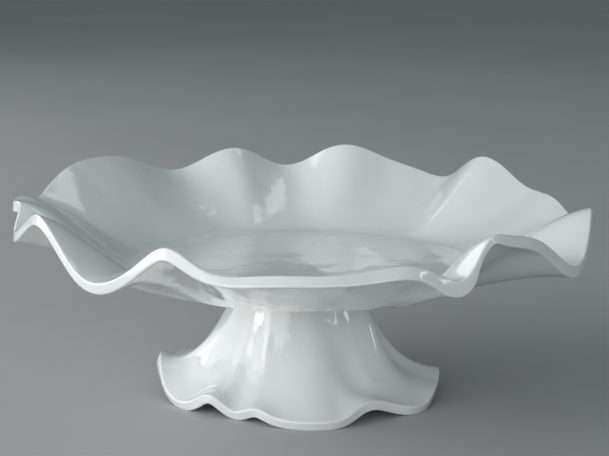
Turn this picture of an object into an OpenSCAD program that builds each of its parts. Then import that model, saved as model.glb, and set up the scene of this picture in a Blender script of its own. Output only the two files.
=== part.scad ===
// Ruffled pedestal cake stand. A wavy dish and a hollow wavy pedestal, both moulded from one thick sheet,
// meet at the pedestal's neck, where a screw from below holds them together.
// The origin is on the table under the middle of the stand, with +Z up and -Y towards the front.

/* [Dish] */
// Radius of the flat well that the cake stands on
well_r = 100; // [96:1:104]
// Height of the well above the table
well_z = 80; // [78:1:100]

/* [Pedestal] */
// Radius of the neck at its top
neck_r = 38; // [36:1:42]

/* [Sheet] */
// Thickness of the moulded sheet, away from its cut edges
sheet_t = 5.5; // [5:0.25:6]
// Radius of the rounded corners along a cut edge
corner_r = 1.1; // [0.6:0.1:1.6]

/* [Joint] */
// Thickness of the deck that closes the pedestal's neck
deck_t = 7; // [6:0.5:9]
// Thickness of the gasket between the dish and the deck
gasket_t = 1; // [0.5:0.25:1.5]
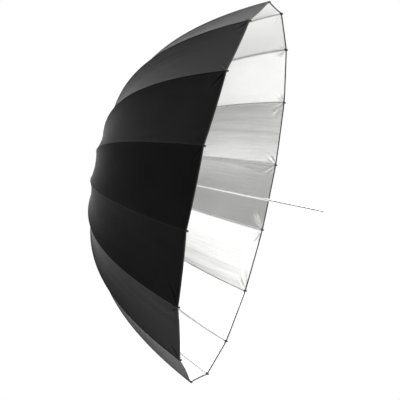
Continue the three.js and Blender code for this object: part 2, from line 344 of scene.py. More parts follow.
def stitch_row(look, edge, distance, run):
    """1 on the stitches of a row at a distance from the seam (edge X) or from the hem (Y)."""
    from_edge = node(look, "ShaderNodeUVMap", uv_map="edges")
    place = node(look, "ShaderNodeTexCoord")
    pick_edge = node(look, "ShaderNodeSeparateXYZ")
    pick_run = node(look, "ShaderNodeSeparateXYZ")
    near = math_node(look, "COMPARE", distance, THREAD_WIDTH / 2)
    turn = math_node(look, "MULTIPLY", 2 * math.pi / STITCH_LENGTH)
    wave = math_node(look, "SINE")
    shown = math_node(look, "GREATER_THAN", STITCH_GAP)
    both = math_node(look, "MULTIPLY")
    wire(look, from_edge, "UV", pick_edge, "Vector")
    wire(look, place, "UV", pick_run, "Vector")
    wire(look, pick_edge, edge, near, 0)
    wire(look, pick_run, run, turn, 0)
    wire(look, turn, "Value", wave, 0)
    wire(look, wave, "Value", shown, 0)
    wire(look, near, "Value", both, 0)
    wire(look, shown, "Value", both, 1)
    return both


def stitches(look, thread):
    """Sewn rows along the seams and the hem, over the cloth's own colour and weave."""
    rows = [stitch_row(look, "X", distance, "Y") for distance in SEAM_ROWS]
    rows.append(stitch_row(look, "Y", HEM_ROW, "X"))
    total = rows[0]
    for row in rows[1:]:
        most = math_node(look, "MAXIMUM")
        wire(look, total, "Value", most, 0)
        wire(look, row, "Value", most, 1)
        total = most
    links = look.node_tree.links
    color = shader_of(look).inputs["Base Color"].links[0].from_socket
    normal = shader_of(look).inputs["Normal"].links[0].from_socket
    mix = node(look, "ShaderNodeMix", data_type="RGBA")
    mix.inputs["B"].default_value = (*thread, 1)
    bump = node(look, "ShaderNodeBump", Strength=0.8, Distance=0.2 * MM)
    links.new(color, mix.inputs["A"])
    links.new(normal, bump.inputs["Normal"])
    wire(look, total, "Value", mix, "Factor")
    wire(look, total, "Value", bump, "Height")
    wire(look, mix, "Result", shader_of(look), "Base Color")
    wire(look, bump, "Normal", shader_of(look), "Normal")


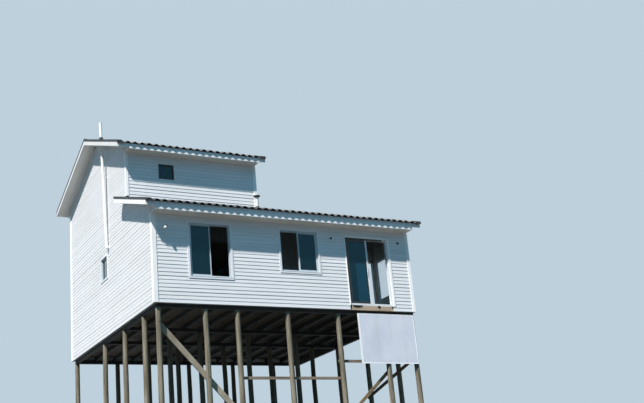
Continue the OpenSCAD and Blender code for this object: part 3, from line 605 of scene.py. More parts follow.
bm = bmesh.new()
lay_boards(bm, LEFT, (0, HOUSE_D), 0, GABLE_TOP, seed=22, nose=LEFT_NOSE, holes=[
    cased(LEFT_WINDOW), (-1, CORNER, -1, HIGH_SOFFIT), (HOUSE_D - CORNER, ANY, -1, LOW_SOFFIT),
    (HOUSE_D - WING_D, ANY, END_SOFFIT, ANY),
    (HOUSE_D - WING_D - RAISED_LEFT, ANY, UPPER_FOOT, HIGH_SOFFIT)], slopes=[low_slope, *gable_slopes])
hand_over(bm, "left_cladding", left_siding_finish)

bm = bmesh.new()
lay_boards(bm, RIGHT_END, (0, WING_D + NOSE), 0, END_SOFFIT, seed=23, slopes=[low_slope], holes=[
    cased(END_WINDOW), (-1, END_CORNER, -1, LOW_SOFFIT)])
lay_boards(bm, LOW_BACK, (0, HOUSE_L - TOWER_W), DECK_TOP, LOW_BACK_TOP, seed=24, holes=[
    (HOUSE_L - 8.0, HOUSE_L - 7.36, -1, 2.05)])
lay_boards(bm, RAISED_RIGHT_WALL, (WING_D, HOUSE_D), DECK_TOP, GABLE_TOP, seed=25, holes=[
    (0, WING_D + 0.026, -1, UPPER_FOOT), (0, WING_D + RAISED_RIGHT, UPPER_FOOT, HIGH_SOFFIT),
    (HOUSE_D - CORNER, ANY, -1, HIGH_SOFFIT)], slopes=gable_slopes)
lay_boards(bm, BACK, (CORNER, TOWER_W - CORNER), 0, HIGH_SOFFIT, seed=26, holes=[
    cased(BACK_WINDOW), RAISED_BACK_WINDOW])
hand_over(bm, "rear_cladding", siding_finish)

bm = bmesh.new()
lay_boards(bm, RAISED_FRONT, (RAISED_LEFT, TOWER_W - RAISED_RIGHT), 34 * LAP, HIGH_SOFFIT, seed=27,
           holes=[RAISED_WINDOW])
hand_over(bm, "raised_front_cladding", siding_finish)


# Roof timber: sawn rafters and purlins, nailed on the wall tops and closed in by the soffits.
for nodes, name, grain in ((("low_rafters", "high_rafters"), "rafter_timber", (22, 1.4, 22)),
                           (("low_purlins", "high_purlins"), "purlin_timber", (1.4, 22, 22))):
    finish = timber(name, colour(120, 98, 68), colour(184, 158, 118), grain, crack=0.15)
    for node in nodes:
        refinish(node, finish)


# Eaves and verges: planed boards round the edges of both roofs, nailed to the purlin ends and
# painted like the trim. Narrow tongued boards box the eave in from wall corner to wall corner;
# past the corners they run up under the slope.
BOARD, SOFFIT_T, SOFFIT_WIDE, LOW_FASCIA, HIGH_FASCIA = 0.025, 0.01, 0.09, -0.375, 1.575
LOW_LEFT, LOW_RIGHT, HIGH_LEFT, HIGH_RIGHT = -0.30, 8.42, -0.37, 4.34


def strip(roof, near, far, top, bottom):
    """Section of a board that follows a roof slope, from one depth to another, below the sheets."""
    return [(near, roof(near) - top), (far, roof(far) - top), (far, roof(far) - bottom),
            (near, roof(near) - bottom)]


def mirrored(outline):
    return [(2 * RIDGE_Y - y, z) for y, z in outline]


def lengths(start, end, longest=3.1):
    """Splits a run of board into equal lengths that a yard sells."""
    count = math.ceil((end - start) / longest)
    ends = [start + (end - start) * k / count for k in range(count + 1)]
    return list(zip(ends, ends[1:]))


def on_slopes(bm, roof, outline, start, end, tone):
    """One bar on the lean-to, or one on each slope of the gable roof."""
    drawn(bm, outline, start, end, tone)
    if roof is high_roof:
        drawn(bm, mirrored(outline), start, end, tone)


# each roof's slope, fascia, far edge, front wall, soffit, left and right verge, and wall's end
ROOFS = ((low_roof, LOW_FASCIA, WING_D, 0, LOW_SOFFIT, LOW_LEFT, LOW_RIGHT, HOUSE_L),
         (high_roof, HIGH_FASCIA, RIDGE_Y, WING_D, HIGH_SOFFIT, HIGH_LEFT, HIGH_RIGHT, TOWER_W))
draw = random.Random(31)
fascias = bmesh.new()
for roof, fascia, _, _, soffit, left, right, wall_end in ROOFS:
    shallow = strip(roof, fascia, fascia + BOARD, 0.002, VERGE)
    deep = shallow[:2] + [(fascia + BOARD, soffit), (fascia, soffit)]
    runs = [(left + BOARD, 0, shallow), (wall_end, right - BOARD, shallow)]
    runs += [(a, b, deep) for a, b in lengths(0, wall_end)]
    if roof is high_roof:
        runs += [(a, b, mirrored(outline)) for a, b, outline in runs]
    for a, b, outline in runs:
        drawn(fascias, outline, a + 0.0006, b - 0.0006, draw.random(), ease=0.0025)
back_level = low_roof(WING_D)
drawn(fascias, [(WING_D, back_level - 0.230), (WING_D + BOARD, back_level - 0.230),
                (WING_D + BOARD, back_level + 0.056), (WING_D, back_level + 0.056)],
      TOWER_W + HAIR, LOW_RIGHT - BOARD, 0.5, ease=0.0025)
fascia_finish = painted("fascia_paint", colour(238, 239, 242), (2.2, 30, 30), spread=0.05)
hand_over(fascias, "fascia_boards", fascia_finish)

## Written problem
Show every line of the records above that contains the word "More".

## Solved problem
Continue the three.js and Blender code for this object: part 2, from line 344 of scene.py. More parts follow.
Continue the OpenSCAD and Blender code for this object: part 3, from line 605 of scene.py. More parts follow.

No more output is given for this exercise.